━━━ Task data ━━━

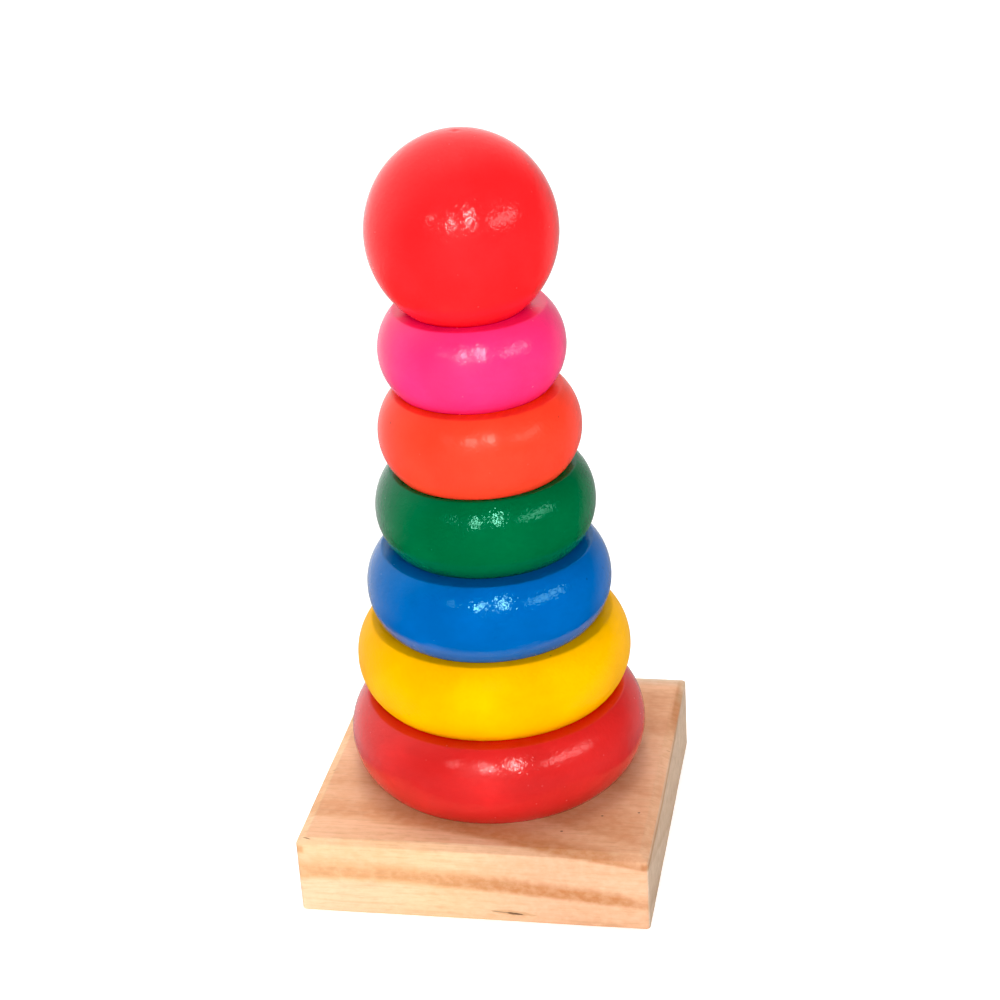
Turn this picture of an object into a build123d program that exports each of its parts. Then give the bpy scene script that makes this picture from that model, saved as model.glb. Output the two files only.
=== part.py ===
from build123d import *

import math
import os

# Stacking ring toy: a square block with a dowel glued upright in it, loose rings that shrink towards
# the top, and a ball that caps the dowel. Millimetres, +Z up. The origin is the centre of the
# underside of the block.

# Base block, with a wide shallow bevel that is mitred at the corners
BASE_SIDE = 100.0
BASE_HEIGHT = 23.5
BEVEL_RUN = 2.8
BEVEL_DROP = 1.1
BASE_EDGE_RADIUS = 0.4

# Dowel
POST_DIAMETER = 12.0
POST_SOCKET_DEPTH = 16.0
POST_REACH_INTO_BALL = 22.0
POST_END_ROUNDING = 1.5
POST_FOOT_CHAMFER = 1.0
GLUE_LINE = 0.05

# Rings. The outside of each is one arc, turned with the same tool, between two flat faces.
RING_BORE = 17.0
RING_ARC_RADIUS = 16.6
RING_FACE_ROUNDING = 2.0
RING_BORE_ROUNDING = 1.5

# Bottom to top: name, outer diameter, height, and how far off the dowel's axis the loose ring lies
RINGS = [
    ("ring_red", 86.1, 24.6, (0.2, 0.6)),
    ("ring_yellow", 79.3, 23.5, (-0.1, 2.2)),
    ("ring_blue", 69.9, 23.5, (0.2, 0.1)),
    ("ring_green", 62.4, 23.5, (0.3, 1.3)),
    ("ring_orange", 56.8, 23.5, (0.4, -0.5)),
    ("ring_pink", 51.9, 23.5, (-0.6, 0.6)),
]

# Ball: slightly taller than wide, with a flat seat around a blind hole
BALL_WIDTH = 52.4
BALL_HEIGHT = 54.6
BALL_SEAT_BELOW_CENTRE = 21.5
BALL_HOLE = 15.5
BALL_HOLE_DEPTH = 25.0
BALL_HOLE_ROUNDING = 1.0
BALL_OFFSET = (-1.1, -0.8)
DRILL_POINT_ANGLE = 118.0


def base_block():
    """Square block with bevelled top edges and a blind socket for the dowel."""
    ground = (Align.CENTER, Align.CENTER, Align.MIN)
    block = Box(BASE_SIDE, BASE_SIDE, BASE_HEIGHT, align=ground)
    top = block.faces().sort_by(Axis.Z)[-1]
    block = chamfer(top.edges(), BEVEL_RUN, BEVEL_DROP, reference=top)
    uprights = block.edges().filter_by(Axis.Z)
    block = fillet(uprights, BASE_EDGE_RADIUS)
    socket_floor = BASE_HEIGHT - POST_SOCKET_DEPTH
    socket_radius = POST_DIAMETER / 2 + GLUE_LINE
    socket = Pos(0, 0, socket_floor) * Cylinder(socket_radius, POST_SOCKET_DEPTH, align=ground)
    return block - socket


def post():
    """Dowel from the floor of its socket to inside the ball."""
    stack_height = sum(height for _, _, height, _ in RINGS)
    length = POST_SOCKET_DEPTH + stack_height + POST_REACH_INTO_BALL
    dowel = Cylinder(POST_DIAMETER / 2, length, align=(Align.CENTER, Align.CENTER, Align.MIN))
    ends = dowel.edges().filter_by(GeomType.CIRCLE).sort_by(Axis.Z)
    dowel = chamfer(ends[0], POST_FOOT_CHAMFER)
    ends = dowel.edges().filter_by(GeomType.CIRCLE).sort_by(Axis.Z)
    dowel = fillet(ends[-1], POST_END_ROUNDING)
    return Pos(0, 0, BASE_HEIGHT - POST_SOCKET_DEPTH) * dowel


def ring(outer_diameter, height):
    """Turned ring standing on Z = 0: arc outside, flat faces, softened edges at face and bore."""
    outer = outer_diameter / 2
    bore = RING_BORE / 2
    half = height / 2
    face_edge = outer - RING_ARC_RADIUS + math.sqrt(RING_ARC_RADIUS**2 - half**2)
    outside = ThreePointArc((face_edge, 0), (outer, half), (face_edge, height))
    rest = Polyline((face_edge, height), (bore, height), (bore, 0), (face_edge, 0))
    profile = make_face(outside + rest)
    corners = profile.vertices().sort_by(Axis.X)
    profile = fillet(corners[:2], RING_BORE_ROUNDING)
    corners = profile.vertices().sort_by(Axis.X)
    profile = fillet(corners[-2:], RING_FACE_ROUNDING)
    return revolve(Plane.XZ * profile, Axis.Z)


def ball():
    """Turned ball standing on Z = 0 on its flat seat, with a drilled blind hole up from the seat."""
    wide = BALL_WIDTH / 2
    tall = BALL_HEIGHT / 2
    seat_angle = math.degrees(math.asin(BALL_SEAT_BELOW_CENTRE / tall))
    sweep = seat_angle + 90
    seat_radius = wide * math.cos(math.radians(seat_angle))
    hole = BALL_HOLE / 2
    point = hole / math.tan(math.radians(DRILL_POINT_ANGLE / 2))
    centre = (0, BALL_SEAT_BELOW_CENTRE)
    outside = EllipticalCenterArc(centre, wide, tall, start_angle=-seat_angle, arc_size=sweep)
    rest = Polyline(
        (0, BALL_SEAT_BELOW_CENTRE + tall),
        (0, BALL_HOLE_DEPTH + point),
        (hole, BALL_HOLE_DEPTH),
        (hole, 0),
        (seat_radius, 0),
    )
    profile = make_face(outside + rest)
    mouth = profile.vertices().sort_by_distance((hole, 0))[0]
    profile = fillet(mouth, BALL_HOLE_ROUNDING)
    return revolve(Plane.XZ * profile, Axis.Z)


os.makedirs("parts", exist_ok=True)

export_step(base_block(), "parts/base.step")
export_step(post(), "parts/post.step")

level = BASE_HEIGHT
for name, outer_diameter, height, (x, y) in RINGS:
    export_step(Pos(x, y, level) * ring(outer_diameter, height), f"parts/{name}.step")
    level += height

ball_x, ball_y = BALL_OFFSET
export_step(Pos(ball_x, ball_y, level) * ball(), "parts/ball.step")
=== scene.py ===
import math

import bpy
from mathutils import Matrix, Vector, noise


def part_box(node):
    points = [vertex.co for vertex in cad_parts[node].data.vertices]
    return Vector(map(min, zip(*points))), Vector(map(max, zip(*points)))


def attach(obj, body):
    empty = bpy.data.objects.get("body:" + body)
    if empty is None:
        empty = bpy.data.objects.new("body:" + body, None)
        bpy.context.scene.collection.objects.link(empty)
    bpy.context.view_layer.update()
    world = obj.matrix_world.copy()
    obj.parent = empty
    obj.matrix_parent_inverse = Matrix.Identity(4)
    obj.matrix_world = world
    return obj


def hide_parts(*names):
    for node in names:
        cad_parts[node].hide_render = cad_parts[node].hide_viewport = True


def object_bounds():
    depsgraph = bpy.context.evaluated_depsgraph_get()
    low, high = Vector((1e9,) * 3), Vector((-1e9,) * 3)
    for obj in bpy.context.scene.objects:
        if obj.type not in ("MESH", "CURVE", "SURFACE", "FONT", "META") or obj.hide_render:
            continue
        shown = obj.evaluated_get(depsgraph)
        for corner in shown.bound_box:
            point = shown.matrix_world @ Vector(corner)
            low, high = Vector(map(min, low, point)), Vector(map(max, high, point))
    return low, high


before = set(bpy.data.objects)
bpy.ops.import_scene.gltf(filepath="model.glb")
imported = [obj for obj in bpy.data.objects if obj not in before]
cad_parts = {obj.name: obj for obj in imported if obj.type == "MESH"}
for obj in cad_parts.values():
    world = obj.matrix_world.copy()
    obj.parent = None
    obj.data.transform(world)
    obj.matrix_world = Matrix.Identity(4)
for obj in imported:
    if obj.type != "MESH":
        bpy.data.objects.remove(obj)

# Stacking ring toy: a square block of pine with a dowel glued upright in it, six loose painted rings
# and a painted ball. Metres, +Z up, with the front towards -Y. The origin is the centre of the
# underside of the block. Places, widths and heights come from the pieces in model.glb.

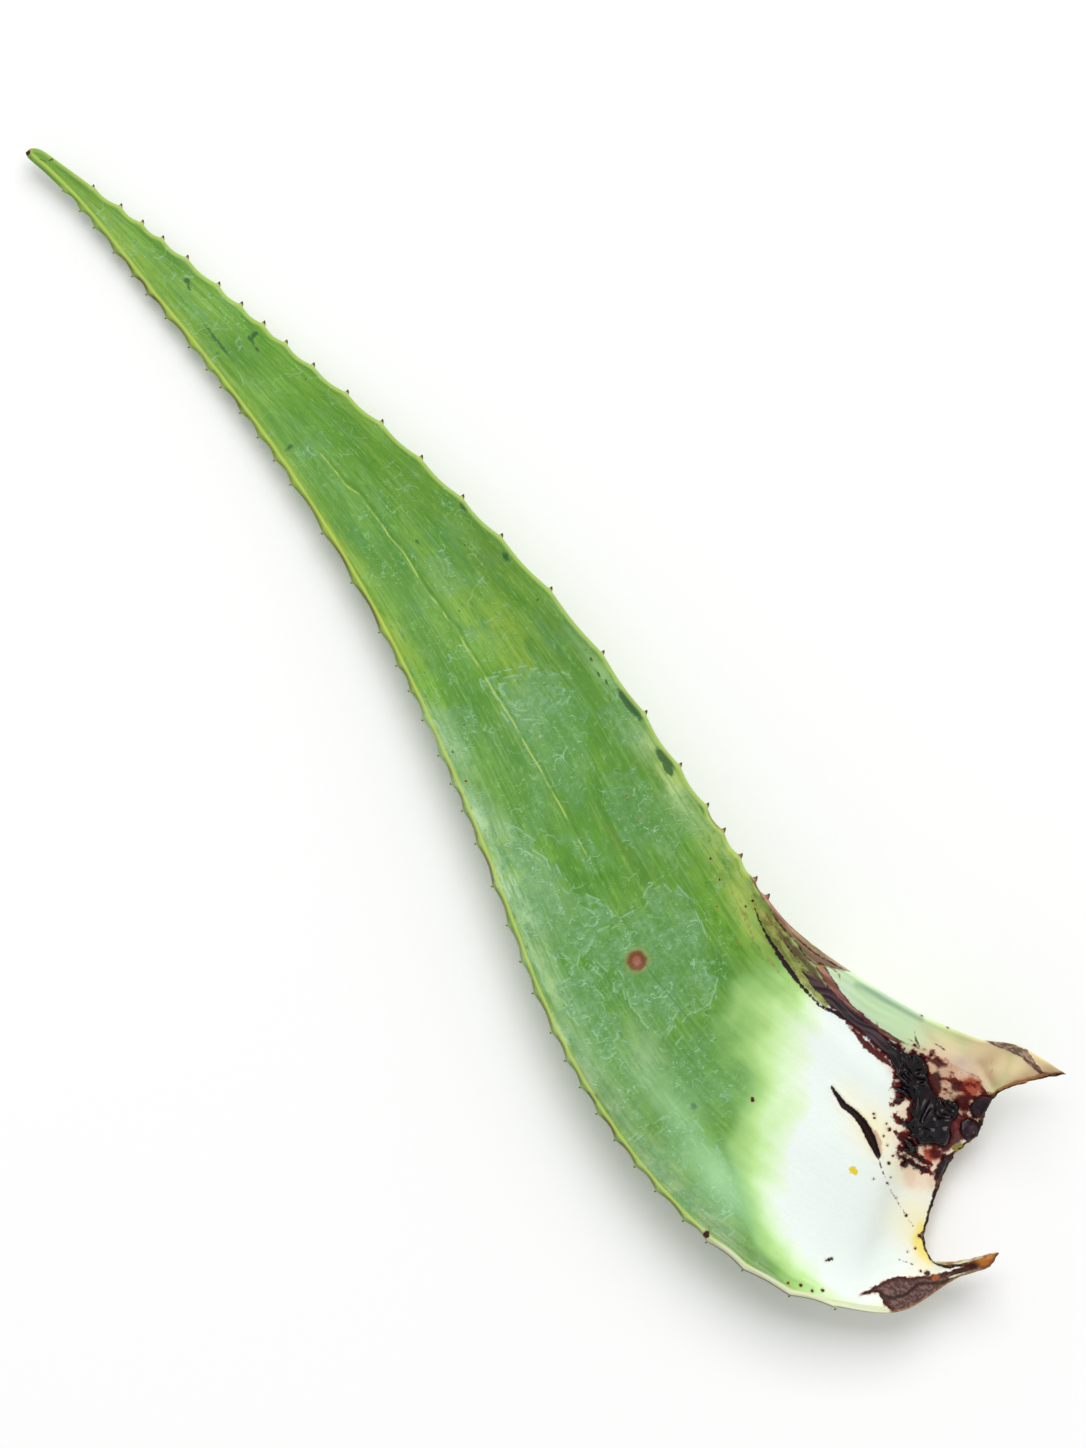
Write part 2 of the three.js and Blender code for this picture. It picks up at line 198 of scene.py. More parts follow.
teeth = {
    "left": {
        "from": -236, "to": 240, "seed": 11, "spread": 0.25, "size": 0.8,
        "shown": 0.42, "droop": 0.7,
        "y": [-236, -205, -180, -130, -90, -40, 0, 30, 50, 70, 100, 130, 170, 200, 240],
        "gap": [18, 17, 12, 11, 14, 13, 12, 9, 24, 22, 15, 10, 11, 10, 7],
    },
    "right": {
        "from": -108, "to": 238, "seed": 5, "spread": 0.12, "size": 1.0,
        "shown": 0.62, "droop": 0.0,
        "y": [-108, -80, -55, -20, 10, 50, 90, 125, 150, 180, 210, 240],
        "gap": [8.5, 11, 24, 29, 30, 18, 18, 16, 9.5, 13, 9, 12],
    },
    "length": 2.4,
    "halfWidth": 2.375,
    "halfHeight": 1.5,
    "taper": 0.75,
    "hook": 1.6,
    "tipSize": 0.75,  # of the teeth at the leaf's tip
    "tipStations": 7,
    "leastSize": 0.85,
    "sizeSpread": 0.3,
    "root": 1.6,
    "lean": 1.0,
    "sides": 12,
    "rings": 7,
    "cushion": 1.1,  # how far the margin draws in between two teeth
    "cusp": 0.45,
}


def marginCurve(side, station):
    return through(blade[side], station)


def marginDirections(side, station):  # towards the tip and outward, in plan
    step = 0.05
    ahead = marginCurve(side, np.minimum(station + step, lastStation))
    behind = marginCurve(side, np.maximum(station - step, 0))
    forward = (ahead - behind) * (1, 1, 0)
    forward /= np.linalg.norm(forward, axis=-1, keepdims=True)
    outward = np.stack([forward[..., 1], -forward[..., 0], 0 * forward[..., 0]], axis=-1)
    return forward, outward * outSign[side]


def stationAtHeight(side, y):
    low, high = 1.0, float(lastStation)
    while high - low > 1e-4:
        middle = (low + high) / 2
        if marginCurve(side, middle)[1] < y:
            low = middle
        else:
            high = middle
    return low


def toothStations(side):
    rule = teeth[side]
    draw = drawer(rule["seed"])
    found, y = [], rule["from"]
    while y < rule["to"]:
        found.append(stationAtHeight(side, y))
        y += np.interp(y, rule["y"], rule["gap"]) * (1 + rule["spread"] * (2 * draw() - 1))
    return np.array(found)


toothPlaces = {side: toothStations(side) for side in outSign}


def scallopAt(side, station):
    places = toothPlaces[side]
    after = np.searchsorted(places, station, side="right")
    between = (after > 0) & (after < len(places))
    after = np.clip(after, 1, len(places) - 1)
    share = (station - places[after - 1]) / (places[after] - places[after - 1])
    drawnIn = teeth["cushion"] * (teeth["cusp"] - np.sin(np.pi * share))
    return np.where(between, drawnIn, 0)


def marginPoint(side, station):
    station = np.asarray(station, float)
    _, outward = marginDirections(side, station)
    spoon = swell(station, blade["spoon"]) if side == "left" else 0
    return marginCurve(side, station) + outward * (scallopAt(side, station) + spoon)[..., None]


def rimAt(side, station):
    opening = mix(blade["rimBase"][side], blade["rimBlade"][side], ease(station / 3))
    return mix(opening, blade["rimTip"][side], ease((station - 14) / (lastStation - 14)))


def rowsAt(station):
    left, right = marginPoint("left", station), marginPoint("right", station)
    flesh = through(blade["flesh"], station)
    rims = {side: rimAt(side, station) for side in outSign}
    middle = through(blade["belly"], station) + flesh + rims["left"] + rims["right"]
    return {
        "station": station,
        "left": left,
        "right": right,
        "flesh": flesh,
        "rims": rims,
        "dish": (left[..., 2] + right[..., 2]) / 2 - middle,
    }


def mound(station, across, name):
    alongShape, place, reach = blade[name]
    return swell(station, alongShape) * bell(across - place, reach)


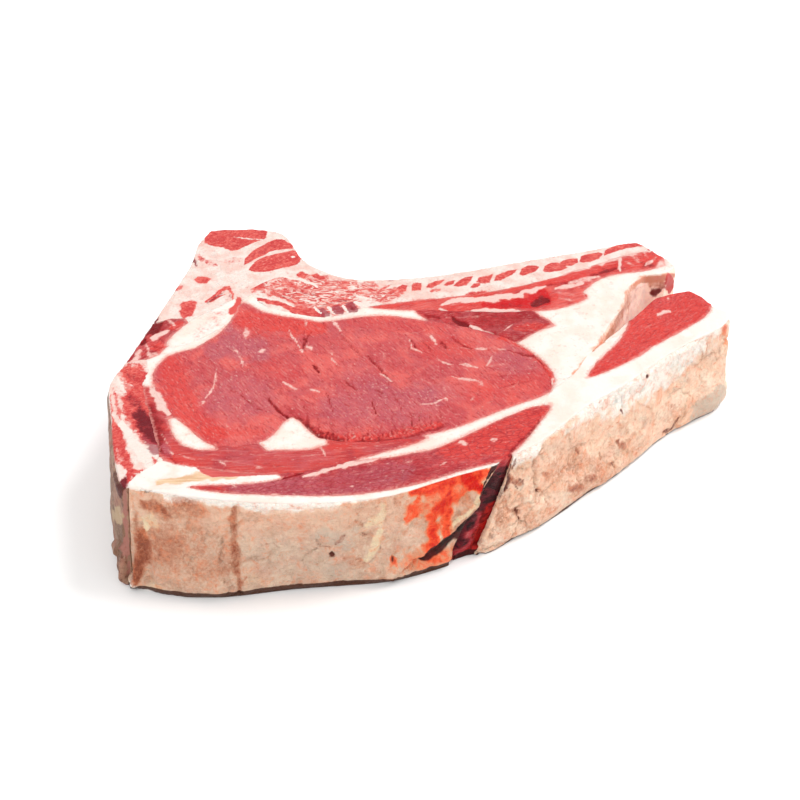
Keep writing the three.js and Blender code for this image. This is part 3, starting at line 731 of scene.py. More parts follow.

━━━

• Required task: Return the lines from the line with "level = BASE_HEIGHT" through the line with "if empty is", inclusive, exactly as they stand, and nothing else.

• Final answer:
level = BASE_HEIGHT
for name, outer_diameter, height, (x, y) in RINGS:
    export_step(Pos(x, y, level) * ring(outer_diameter, height), f"parts/{name}.step")
    level += height

ball_x, ball_y = BALL_OFFSET
export_step(Pos(ball_x, ball_y, level) * ball(), "parts/ball.step")
=== scene.py ===
import math

import bpy
from mathutils import Matrix, Vector, noise


def part_box(node):
    points = [vertex.co for vertex in cad_parts[node].data.vertices]
    return Vector(map(min, zip(*points))), Vector(map(max, zip(*points)))


def attach(obj, body):
    empty = bpy.data.objects.get("body:" + body)
    if empty is None:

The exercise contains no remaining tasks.